Wednesday, August 1, 2012

Minnesota DWI Lawyer Blogs on Minnesota DWI: This Week's Featured Minnesota DWI Case

The Minnesota DWI Case of the week is the Minnesota Court of Appeals decision of State v. Hammann, (Unpublished, decided August 1, 2012) which stands for the proposition that it's not a refusal to submit to alcohol testing if you don't ask the right question.

In  Hammann, the Defendant was arrested for DWI and was taken to the Minnetonka Police Department.  He was read the Minnesota Implied Consent Advisory and was asked to submit to a urine test.  The Defendant asked the officers what types of tests the department offered, and an officer responded, "We're gonna offer you urine or blood...If you won't do urine we're gonna ask you for blood and that's it."  Mr. Hammann then repeatedly asked the officers about various aspects of the implied-consent process and unsuccessfully tried multiple time to call his brother and his attorney.

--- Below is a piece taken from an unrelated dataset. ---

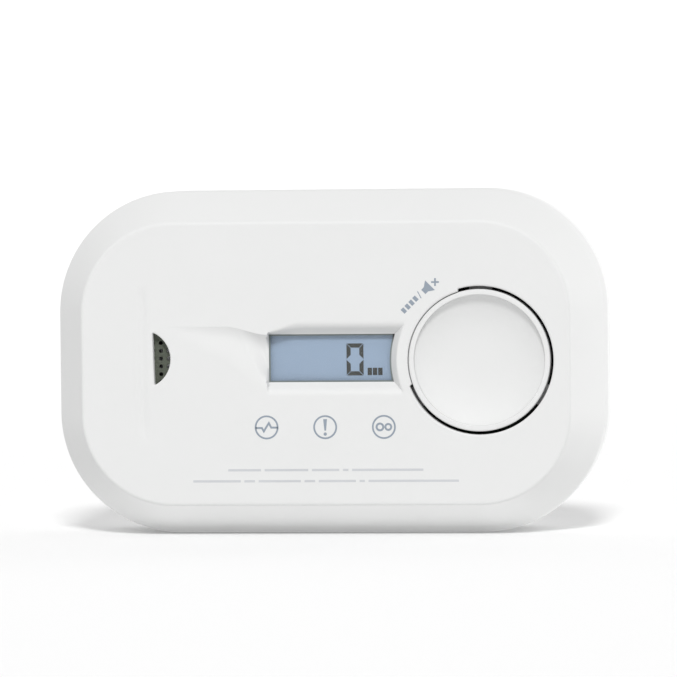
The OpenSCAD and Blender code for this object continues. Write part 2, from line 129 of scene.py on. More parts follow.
# Display pocket, which ends on the window
window_low, window_high = face_box("display_window")
tape_high = face_box("window_tape")[1]
POCKET_Z = tape_high.z
POCKET = FACE_Z - POCKET_Z
DISPLAY_LEFT = -12.4
DISPLAY_LOW = -4.1
DISPLAY_HIGH = 6.3
DISPLAY_ARC_R = 19.3
BEVEL = 2.0
ARC_BEVEL = 1.4
SCOOP_LEFT = -35.0
SCOOP_BEND = -21.8
SCOOP_HIGH = 8.15

# Gas port, and the groove to the left of it
sensor_low, sensor_high = face_box("co_sensor")
SENSOR = Vector(((sensor_low.x + sensor_high.x) / 2, (sensor_low.y + sensor_high.y) / 2))
PORT_R = 6.3
PORT_W = 3.7
PORT_LEAN = math.radians(1.5)
PORT_FLAT = SENSOR.x - 1.4
GROOVE = -39.6

# Marks, which stand over the lamps
INK = 0.02
LAMP_W = 3.0
lamp_low, lamp_high = face_box("status_leds")
MARK_Y = (lamp_low.y + lamp_high.y) / 2
MARK_PITCH = (lamp_high.x - lamp_low.x - LAMP_W) / 2

# Back
KEYHOLE_X = 30
KEYHOLE_Y = -2

# ---------------------------------------------------------------- mesh building


def rounded_path(corners, closed=False, steps=6):
    """Points of a path through (a, b, radius) corners, with an arc of that radius at each."""
    points = []
    count = len(corners)
    for k, (a, b, radius) in enumerate(corners):
        here = Vector((a, b))
        if radius == 0 or (not closed and k in (0, count - 1)):
            points.append((a, b))
            continue
        before = (Vector(corners[k - 1][:2]) - here).normalized()
        after = (Vector(corners[(k + 1) % count][:2]) - here).normalized()
        half = before.angle(after) / 2
        centre = here + (before + after).normalized() * radius / math.sin(half)
        start = here + before * radius / math.tan(half) - centre
        turn = start.angle_signed(here + after * radius / math.tan(half) - centre)
        for step in range(steps + 1):
            arm = Matrix.Rotation(-turn * step / steps, 2) @ start
            points.append(tuple(centre + arm))
    return points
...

Approximately 48 minutes after the process began, an officer asked Mr. Hammann multiple times within the course of one minute whether he would take a urine test, and Hammann never directly responded. The officer then stated, "Jerald I will consider you to have refused the test at this point".  The Defendant immediately responded, "I am totally willing to take whatever test is appropriate. " But the officer deemed the Defendant to have refused the test.

The Defendant was convicted of 3rd Degree Refusal to Submit to Testing but on appeal, the Minnesota Court of Appeals reversed the conviction noting:

“Any person who drives . . . a motor vehicle within this state . . . consents . . . to a chemical test of that person’s blood, breath, or urine for the purpose of determining the presence of alcohol,” and “[i]t is a crime for any person to refuse to submit to a chemical test of the person’s blood, breath, or urine.” Minn. Stat. §§ 169A.20, subd. 2, 169A.51, subd. 1(a) (2010)." 

"The peace officer who requires a test pursuant to this section may direct whether the test is of blood, breath, or urine. Action may be taken against a person who refuses to take a blood test only if an alternative test was offered and action may be taken against a person who refuses to take a urine test only if an alternative test was offered
Minn. Stat. § 169A.51, subd. 3 (2010) (emphasis added)." 

The plain language of the statute only allows action to be taken against a person if that person refuses to take a blood or urine test and an “alternative test was offered.” Minn. Stat. § 169A.51, subd. 3. Here, an officer at the beginning of the implied-consent process told appellant: “If you won’t do urine we’re gonna ask you blood and that’s it.” But that statement is not an offer for alternative testing. In the cases where this court has considered a person to have refused chemical testing, the facts suggest that an officer gave the person the option of choosing a blood or urine test. See State v. Ferrier, 792 N.W.2d 98, 100 (Minn. App. 2010) (“[Officer] then asked appellant if she would take a blood or urine test, and appellant chose to take a urine test.”), review denied (Mar. 15, 2011); Busch v. Comm’r of Pub. Safety, 614 N.W.2d 256, 257 (Minn. App. 2000) (“[Officer] then asked Busch if he would take a blood, urine, or breath test, but Busch refused to reply.”).

The Minnesota Court of Appeals in Hammann then held that because the Defendant was not offered an alternative test as required by statute, his test refusal conviction must be reversed.

Moral of the Story:  If they don't ask, it's not a crime to not tell.